The Financial Conduct Authority has unveiled its proposals to make environmental, social and governance ratings more transparent, reliable and comparable. The regulator expects the measures to deliver about £500m in net benefits over the next decade as ESG assessments become increasingly central to investment decisions, risk management and reporting.
The plans follow the UK Government’s move to bring ESG ratings under the watchdog’s remit, supported by 95% of consultation respondents. FCA research shows 55% of users are concerned about how ratings are built, and 48% about the transparency behind them.
The proposals focus on improving transparency for easier comparisons, strengthening governance and oversight, managing conflicts of interest and clarifying expectations on engagement and complaints handling. Existing FCA rules would be applied proportionately to firms coming into scope.
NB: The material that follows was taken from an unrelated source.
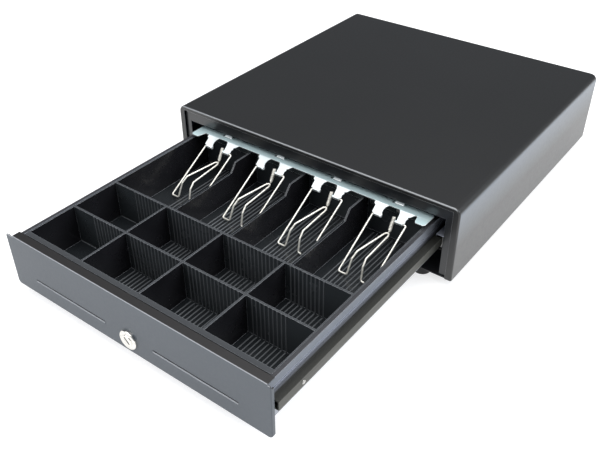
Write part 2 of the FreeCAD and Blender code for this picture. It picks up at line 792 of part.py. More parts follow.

Sacha Sadan, director of sustainable finance at the FCA, said: “Our proposals will give those who use ESG ratings greater trust and confidence – supporting our goal of increasing trust and transparency in sustainable finance. This will enhance the UK’s reputation as a global sustainable finance hub – attracting investment and supporting growth and innovation.”
The consultation, which draws on the industry code of conduct and IOSCO recommendations, is open until 31st March 2026. Final rules are due in late 2026, with the regime starting in June 2028.
Global spending on ESG data is projected to reach £2.2bn in 2025.